Unmanaged environments typically measure 15-40% compute utilization. Well-run platforms reach 60-80% on training fleets. If you have never measured, assume you are in the first range; almost everyone is.
Measurement, then idle reclamation. Get utilization and per-team attribution visible, shut down what idles, right-size obvious oversizing. That sequence recovers meaningful spend in weeks, requires little engineering, and risks nothing in production.
Spot pricing typically runs 60-90% below on-demand. With checkpointing so a preemption loses minutes rather than hours, most training and batch workloads capture most of that discount. Latency-sensitive inference is the workload that genuinely cannot.
At 8-bit, quality loss is usually unmeasurable; at 4-bit, small and task-dependent. The professional answer is to run your own evaluation suite before and after rather than trusting either the optimists or the pessimists. The savings (smaller, cheaper instances at higher throughput) are large enough to justify the evaluation effort.
Rent on-demand while workloads are unpredictable. Reserve the base load you can forecast a year out. Buying only beats renting at sustained utilization above roughly 60-70% over multiple years, and it adds operational burden and hardware-generation risk that the spreadsheet tends to omit.
In rough order of return: continuous batching in a modern serving framework, quantization, caching repeated work, routing requests to the smallest model that handles them, and autoscaling replicas against actual traffic rather than peak provisioning.
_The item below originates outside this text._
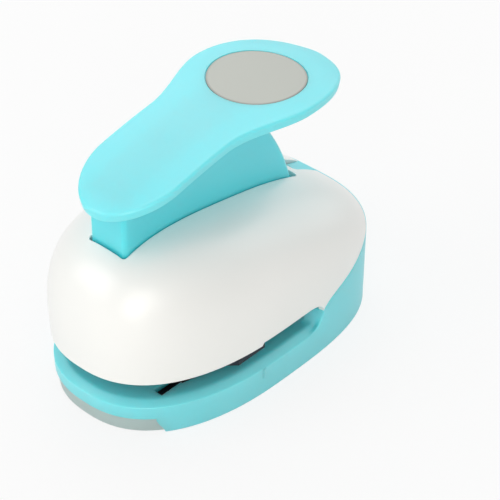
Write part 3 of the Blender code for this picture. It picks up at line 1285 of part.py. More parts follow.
def chip_tray(material):
    """A shallow tray inside the base, with a front lip in the base's wall and a hinge barrel behind."""
    tray = prism("chip_tray", tray_outline(TRAY_INSET), TRAY_FLOOR_HEIGHT, TRAY_TOP, material)
    hollow = tray_outline(TRAY_INSET + TRAY_WALL)
    floor = TRAY_FLOOR_HEIGHT + TRAY_FLOOR
    cut(tray, prism("cutter_tray_hollow", hollow, floor, TRAY_TOP + OVERRUN, material))
    fuse(tray, tray_lip(material))
    web_low = (-TRAY_BARREL_HALF_LENGTH, TRAY_REAR_Y - TRAY_WALL / 2, TRAY_FLOOR_HEIGHT)
    web_high = (TRAY_BARREL_HALF_LENGTH, TRAY_HINGE_Y + TRAY_PIN_RADIUS / 2, floor)
    fuse(tray, box("tray_hinge_web", web_low, web_high, material))
    reach = TRAY_BARREL_HALF_LENGTH
    barrel = turned("tray_barrel", [(TRAY_BARREL_RADIUS, -reach), (TRAY_BARREL_RADIUS, reach)], material)
    barrel.location = (0, TRAY_HINGE_Y, TRAY_HINGE_HEIGHT)
    fuse(tray, along_x(barrel))
    radius = TRAY_PIN_RADIUS + RUNNING_GAP
    reach += OVERRUN
    hole = turned("cutter_tray_barrel", [(radius, -reach), (radius, reach)], material)
    hole.location = (0, TRAY_HINGE_Y, TRAY_HINGE_HEIGHT)
    cut(tray, along_x(hole))
    return tray


def tray_lip(material):
    """The front lip: a slightly sunk stretch of the base's own wall, trimmed to its splayed ends."""
    rings = []
    depth = TRAY_INSET + TRAY_WALL / 2
    section = [(depth, TRAY_FLOOR_HEIGHT + TRAY_FLOOR / 2), (TRAY_LIP_SUNK, TRAY_FLOOR_HEIGHT)]
    section += [(TRAY_LIP_SUNK, TRAY_LIP_HEIGHT), (depth, TRAY_LIP_HEIGHT)]
    for inset, height in section:
        level = height / SHOULDER_HEIGHT
        rings.append([meridian_point(turn, level, inset) for turn in station_turns()])
    lip = loft("tray_lip", rings, material, joined=True)
    boolean(lip, lip_wedge("trim_tray_lip", 0.0, material), "INTERSECT")
    return lip


def tray_hinge_pin(material):
    reach = TRAY_BARREL_HALF_LENGTH + TRAY_LUG_WIDTH
    pin = turned("tray_hinge_pin", [(TRAY_PIN_RADIUS, -reach), (TRAY_PIN_RADIUS, reach)], material)
    pin.location = (0, TRAY_HINGE_Y, TRAY_HINGE_HEIGHT)
    return along_x(pin)


def main():
    for old in list(bpy.data.objects):
        bpy.data.objects.remove(old, do_unlink=True)
    aqua = moulding("aqua_moulding", linear(*AQUA), 0.35)
    white = moulding("white_moulding", linear(*WHITE), 0.35)
    clear = moulding("frosted_clear", linear(*FROSTED), 0.4, transmission=0.8)
    grey = moulding("grey_label", linear(*LABEL_GREY), 0.6)
    dark = moulding("dark_steel", linear(*DARK_STEEL), 0.35, metallic=1.0)
    steel = moulding("bright_steel", linear(*BRIGHT_STEEL), 0.3, metallic=1.0)
    nylon = moulding("grey_nylon", linear(*NYLON_GREY), 0.5)

    base_housing(aqua)
    top_cover(white)
    cover_screws(steel)
    die_plate(dark)
    throat_spacer(steel)
    guide_plate(dark)
    die_rivets(steel)
    die_screws(steel)
    guide_posts(steel)
    return_springs(steel)
    pivot_bracket(steel)
    bracket_rivets(steel)
    pivot_axle(steel)
    axle_clips(steel)
    pivot_bushes(nylon)
    lock_leaf_spring(steel)
    tray_hinge_pin(steel)

    punch_axis = joint_axis("punch_axis", (0, DIE_Y, CUTTER_BOTTOM))
    for piece in (punch_cutter(steel), punch_head(nylon), wear_plate(steel), *cutter_screws(steel)):
        carried(piece, punch_axis)
    lever_axis = joint_axis("lever_axis", (0, PIVOT_Y, PIVOT_HEIGHT))
    for piece in (lever_handle(aqua), size_label_disc(grey)):
        carried(piece, lever_axis)
    carried(lock_slider(aqua), joint_axis("lock_axis", (0, LOCK_TIP_Y, LOCK_PLATE_BOTTOM)))
    carried(chip_tray(clear), joint_axis("tray_axis", (0, TRAY_HINGE_Y, TRAY_HINGE_HEIGHT)))


main()
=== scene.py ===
"""Looks of the lever circle punch: moulded shells, paddle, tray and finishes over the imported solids.

Metres, in the frame of the solids: +Z up, Y the long axis, and the paper goes in at -Y.
"""

import json
import math

import bmesh
import bpy
import numpy as np
from mathutils import Matrix, Vector

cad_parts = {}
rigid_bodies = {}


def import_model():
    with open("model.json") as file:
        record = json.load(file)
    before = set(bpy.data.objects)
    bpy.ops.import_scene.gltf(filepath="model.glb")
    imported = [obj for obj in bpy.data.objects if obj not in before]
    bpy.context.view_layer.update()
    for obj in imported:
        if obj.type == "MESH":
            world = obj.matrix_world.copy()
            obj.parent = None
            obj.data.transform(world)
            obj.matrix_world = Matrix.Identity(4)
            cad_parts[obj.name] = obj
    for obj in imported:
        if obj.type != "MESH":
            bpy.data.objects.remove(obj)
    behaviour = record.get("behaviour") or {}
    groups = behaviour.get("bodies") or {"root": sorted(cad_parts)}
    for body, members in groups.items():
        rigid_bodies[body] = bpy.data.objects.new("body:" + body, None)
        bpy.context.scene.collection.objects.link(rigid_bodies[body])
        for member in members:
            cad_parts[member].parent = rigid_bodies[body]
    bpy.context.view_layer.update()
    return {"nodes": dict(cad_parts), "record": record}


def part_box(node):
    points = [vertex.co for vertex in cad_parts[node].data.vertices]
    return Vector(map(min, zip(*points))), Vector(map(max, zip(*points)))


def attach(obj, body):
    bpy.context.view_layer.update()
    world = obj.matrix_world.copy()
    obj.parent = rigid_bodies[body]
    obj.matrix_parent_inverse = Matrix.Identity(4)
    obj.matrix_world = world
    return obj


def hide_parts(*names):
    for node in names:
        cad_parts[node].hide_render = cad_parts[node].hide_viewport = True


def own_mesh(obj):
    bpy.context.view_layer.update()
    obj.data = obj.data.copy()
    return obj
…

Together these commonly yield 5-10x against a naive deployment.
A platform team (or one named engineer at smaller scale) with authority over capacity purchases and scheduling policy, plus per-team cost attribution so consumption has owners. Spend that belongs to everyone belongs to no one.
Guardrails over reviews: default auto-shutdown, spot-first batch defaults, admission policies on large allocations, budget alerts per team, and cost-per-outcome trends watched monthly. Optimization decays without enforcement because every new project starts unoptimized.